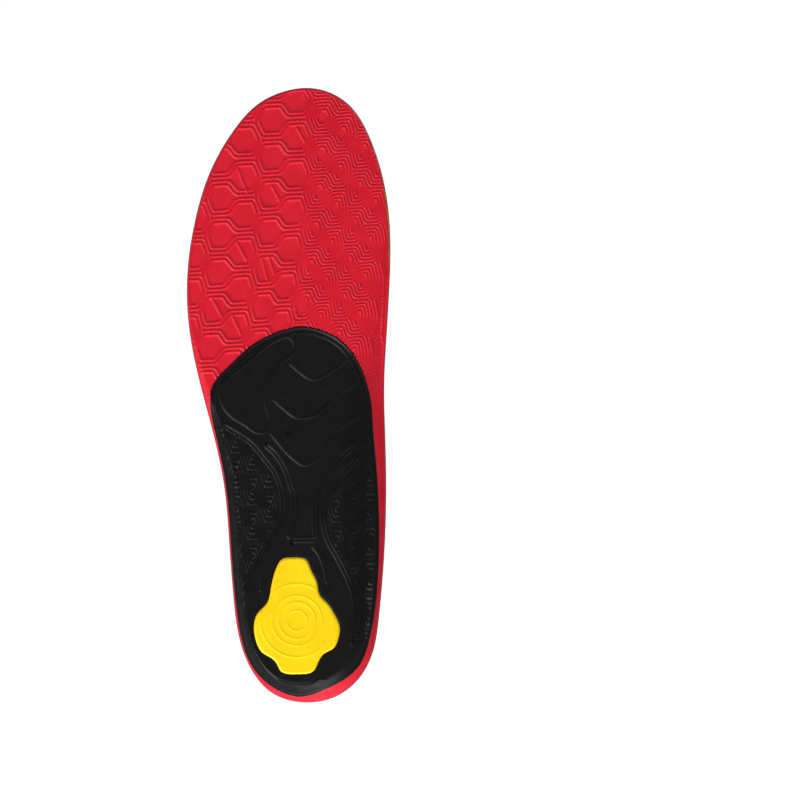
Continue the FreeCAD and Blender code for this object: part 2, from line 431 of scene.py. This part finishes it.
# The support shell: its edge and its gates as shares of the half width and half length, the gates with
# their radius, and the rest in millimetres.
shell = {
    "outline": [
        (0.754, 0.018),
        (0.695, 0.057),
        (0.577, 0.096),
        (0.460, 0.135),
        (0.303, 0.174),
        (0.059, 0.211),
        (-0.131, 0.223),
        (-0.325, 0.211),
        (-0.527, 0.174),
        (-0.636, 0.135),
        (-0.706, 0.096),
        (-0.754, 0.057),
        (-0.813, -0.021),
        (-0.832, -0.099),
        (-0.863, -0.217),
        (-0.891, -0.375),
        (-0.893, -0.505),
        (-0.871, -0.643),
        (-0.843, -0.722),
        (-0.793, -0.801),
        (-0.695, -0.881),
        (-0.577, -0.918),
        (-0.362, -0.957),
        (-0.109, -0.981),
        (0.126, -0.957),
        (0.279, -0.918),
        (0.370, -0.879),
        (0.462, -0.801),
        (0.505, -0.722),
        (0.534, -0.643),
        (0.553, -0.570),
        (0.580, -0.433),
        (0.619, -0.296),
        (0.660, -0.217),
        (0.712, -0.137),
        (0.754, -0.076),
        (0.771, -0.022),
    ],
    "thickness": 1.5,
    "beadStart": 0.2,
    "beadWidth": 1.2,
    "edgeRound": 0.35,
    "edgeDrop": 0.15,
    "windowRound": 0.5,
    "windowDrop": 0.25,
    "windowCut": (-3, 6),
    "gateDepth": 1.1,
    "gateCutter": 8,
    "rowStep": 0.41,
    "columns": 196,
    "backColumns": 16,
    "ridgeHeight": 0.52,
    "ridgeWidth": 0.65,
    "gates": [(-0.005, -0.122, 1.3), (-0.034, -0.481, 1.1)],
    "panel": [
        (-0.2, 26.1), (-2.5, 23.2), (-2.5, 19.4), (1.6, 16.0), (6.5, 10.4), (8.8, 5.9), (10.3, 0.2),
        (10.1, -5.4), (8.6, -9.9), (9.2, -14.4), (11.0, -16.7), (13.3, -16.9), (19.6, -13.3),
        (25.9, -9.2), (28.6, -6.1), (30.6, -2.0), (30.8, 1.4), (29.0, 5.2), (24.5, 9.7), (20.0, 13.3),
        (14.6, 18.2), (8.8, 22.7), (3.8, 25.4),
    ],
    "lines": [
        [(-0.7, 14.2), (-5.2, 10.4), (-8.6, 7.9), (-11.9, 7.2), (-16.0, 8.8), (-20.9, 11.9),
         (-28.8, 17.1)],
        [(6.5, -2.0), (1.6, -6.5), (-2.9, -9.7), (-7.4, -10.1), (-11.9, -9.0), (-16.4, -5.4),
         (-20.9, -1.6), (-25.0, 0.7), (-33.3, 6.5)],
        [(7.9, -17.3), (3.8, -22.3), (-0.7, -27.2), (-5.2, -30.8), (-7.9, -31.3), (-11.9, -29.5),
         (-14.6, -26.8), (-16.9, -22.7), (-22.0, -17.3), (-26.6, -13.3), (-34.4, -9.2)],
        [(-2.9, -64.1), (-11.5, -64.1)],
        [(-2.9, -65.7), (-11.5, -65.7)],
        [(3.4, -66.8), (6.7, -71.3), (10.1, -77.2), (11.9, -83.0), (12.4, -88.0)],
        [(-10.6, -67.7), (-13.7, -72.2), (-16.0, -78.1), (-17.3, -84.4)],
        [(4.7, -128.5), (1.1, -129.8), (-3.4, -130.7), (-10.1, -130.3), (-13.7, -128.0), (-16.9, -128.0)],
    ],
    "spine": [
        [(28.6, -13.7), (21.8, -17.8), (16.2, -21.8), (10.6, -28.6), (6.5, -34.0), (3.8, -40.3),
         (2.9, -44.3), (2.3, -50.9), (3.5, -57.4), (6.7, -63.7), (11.2, -71.3), (16.4, -79.9),
         (19.6, -87.5), (21.5, -93.8)],
        [(9.5, -22.7), (5.0, -27.2), (1.1, -34.0), (-1.1, -40.7), (-2.3, -44.3), (-2.6, -50.9), (-2.0, -56.5),
         (-0.4, -63.2)],
        [(-35.8, -20.5), (-28.8, -24.5), (-23.2, -29.5), (-18.7, -34.7), (-15.3, -40.3), (-13.3, -44.3),
         (-11.9, -50.9), (-11.8, -57.4), (-12.2, -63.2)],
        [(-30.4, -29.5), (-25.0, -35.8), (-20.9, -41.4), (-17.8, -45.7), (-15.8, -52.9), (-16.1, -59.2),
         (-18.4, -66.4), (-22.9, -74.5), (-26.8, -82.4), (-29.3, -89.3), (-30.8, -95.9), (-30.8, -102.4),
         (-29.3, -111.8)],
    ],
    "spineHalfGap": 0.8,
    "spineWidth": 0.585,
    "borderInset": 2.6,
    "borderHeight": 0.6,
    "borderStart": -10.0,
    "borderFade": 10.0,
    "bars": [-103.7, -105.5, -107.6, -109.4],
    "barSpan": (-37.1, -29.9),
    "cellStart": (16.2, -42.9),
    "cellPitch": 15.6,
    "cellSpread": 7.6,
    "cellRings": 3.4,
    "cellLineWidth": 0.55,
    "outerCells": (-94.0, -14.0),
    "innerCells": (-112.0, -30.0),
    "cellsFromSpine": 1.6,
    "cellsInset": 1.0,
    "cellsFade": 1.5,
}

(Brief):
Exactly reproduce the material above.

(Result of this task):
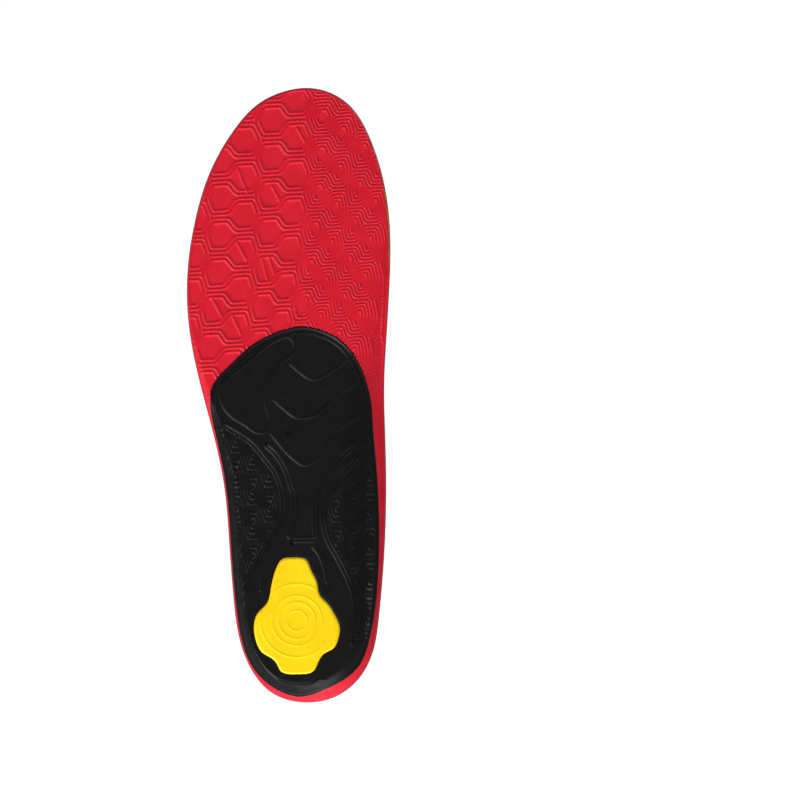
Continue the FreeCAD and Blender code for this object: part 2, from line 431 of scene.py. This part finishes it.
# The support shell: its edge and its gates as shares of the half width and half length, the gates with
# their radius, and the rest in millimetres.
shell = {
    "outline": [
        (0.754, 0.018),
        (0.695, 0.057),
        (0.577, 0.096),
        (0.460, 0.135),
        (0.303, 0.174),
        (0.059, 0.211),
        (-0.131, 0.223),
        (-0.325, 0.211),
        (-0.527, 0.174),
        (-0.636, 0.135),
        (-0.706, 0.096),
        (-0.754, 0.057),
        (-0.813, -0.021),
        (-0.832, -0.099),
        (-0.863, -0.217),
        (-0.891, -0.375),
        (-0.893, -0.505),
        (-0.871, -0.643),
        (-0.843, -0.722),
        (-0.793, -0.801),
        (-0.695, -0.881),
        (-0.577, -0.918),
        (-0.362, -0.957),
        (-0.109, -0.981),
        (0.126, -0.957),
        (0.279, -0.918),
        (0.370, -0.879),
        (0.462, -0.801),
        (0.505, -0.722),
        (0.534, -0.643),
        (0.553, -0.570),
        (0.580, -0.433),
        (0.619, -0.296),
        (0.660, -0.217),
        (0.712, -0.137),
        (0.754, -0.076),
        (0.771, -0.022),
    ],
    "thickness": 1.5,
    "beadStart": 0.2,
    "beadWidth": 1.2,
    "edgeRound": 0.35,
    "edgeDrop": 0.15,
    "windowRound": 0.5,
    "windowDrop": 0.25,
    "windowCut": (-3, 6),
    "gateDepth": 1.1,
    "gateCutter": 8,
    "rowStep": 0.41,
    "columns": 196,
    "backColumns": 16,
    "ridgeHeight": 0.52,
    "ridgeWidth": 0.65,
    "gates": [(-0.005, -0.122, 1.3), (-0.034, -0.481, 1.1)],
    "panel": [
        (-0.2, 26.1), (-2.5, 23.2), (-2.5, 19.4), (1.6, 16.0), (6.5, 10.4), (8.8, 5.9), (10.3, 0.2),
        (10.1, -5.4), (8.6, -9.9), (9.2, -14.4), (11.0, -16.7), (13.3, -16.9), (19.6, -13.3),
        (25.9, -9.2), (28.6, -6.1), (30.6, -2.0), (30.8, 1.4), (29.0, 5.2), (24.5, 9.7), (20.0, 13.3),
        (14.6, 18.2), (8.8, 22.7), (3.8, 25.4),
    ],
    "lines": [
        [(-0.7, 14.2), (-5.2, 10.4), (-8.6, 7.9), (-11.9, 7.2), (-16.0, 8.8), (-20.9, 11.9),
         (-28.8, 17.1)],
        [(6.5, -2.0), (1.6, -6.5), (-2.9, -9.7), (-7.4, -10.1), (-11.9, -9.0), (-16.4, -5.4),
         (-20.9, -1.6), (-25.0, 0.7), (-33.3, 6.5)],
        [(7.9, -17.3), (3.8, -22.3), (-0.7, -27.2), (-5.2, -30.8), (-7.9, -31.3), (-11.9, -29.5),
         (-14.6, -26.8), (-16.9, -22.7), (-22.0, -17.3), (-26.6, -13.3), (-34.4, -9.2)],
        [(-2.9, -64.1), (-11.5, -64.1)],
        [(-2.9, -65.7), (-11.5, -65.7)],
        [(3.4, -66.8), (6.7, -71.3), (10.1, -77.2), (11.9, -83.0), (12.4, -88.0)],
        [(-10.6, -67.7), (-13.7, -72.2), (-16.0, -78.1), (-17.3, -84.4)],
        [(4.7, -128.5), (1.1, -129.8), (-3.4, -130.7), (-10.1, -130.3), (-13.7, -128.0), (-16.9, -128.0)],
    ],
    "spine": [
        [(28.6, -13.7), (21.8, -17.8), (16.2, -21.8), (10.6, -28.6), (6.5, -34.0), (3.8, -40.3),
         (2.9, -44.3), (2.3, -50.9), (3.5, -57.4), (6.7, -63.7), (11.2, -71.3), (16.4, -79.9),
         (19.6, -87.5), (21.5, -93.8)],
        [(9.5, -22.7), (5.0, -27.2), (1.1, -34.0), (-1.1, -40.7), (-2.3, -44.3), (-2.6, -50.9), (-2.0, -56.5),
         (-0.4, -63.2)],
        [(-35.8, -20.5), (-28.8, -24.5), (-23.2, -29.5), (-18.7, -34.7), (-15.3, -40.3), (-13.3, -44.3),
         (-11.9, -50.9), (-11.8, -57.4), (-12.2, -63.2)],
        [(-30.4, -29.5), (-25.0, -35.8), (-20.9, -41.4), (-17.8, -45.7), (-15.8, -52.9), (-16.1, -59.2),
         (-18.4, -66.4), (-22.9, -74.5), (-26.8, -82.4), (-29.3, -89.3), (-30.8, -95.9), (-30.8, -102.4),
         (-29.3, -111.8)],
    ],
    "spineHalfGap": 0.8,
    "spineWidth": 0.585,
    "borderInset": 2.6,
    "borderHeight": 0.6,
    "borderStart": -10.0,
    "borderFade": 10.0,
    "bars": [-103.7, -105.5, -107.6, -109.4],
    "barSpan": (-37.1, -29.9),
    "cellStart": (16.2, -42.9),
    "cellPitch": 15.6,
    "cellSpread": 7.6,
    "cellRings": 3.4,
    "cellLineWidth": 0.55,
    "outerCells": (-94.0, -14.0),
    "innerCells": (-112.0, -30.0),
    "cellsFromSpine": 1.6,
    "cellsInset": 1.0,
    "cellsFade": 1.5,
}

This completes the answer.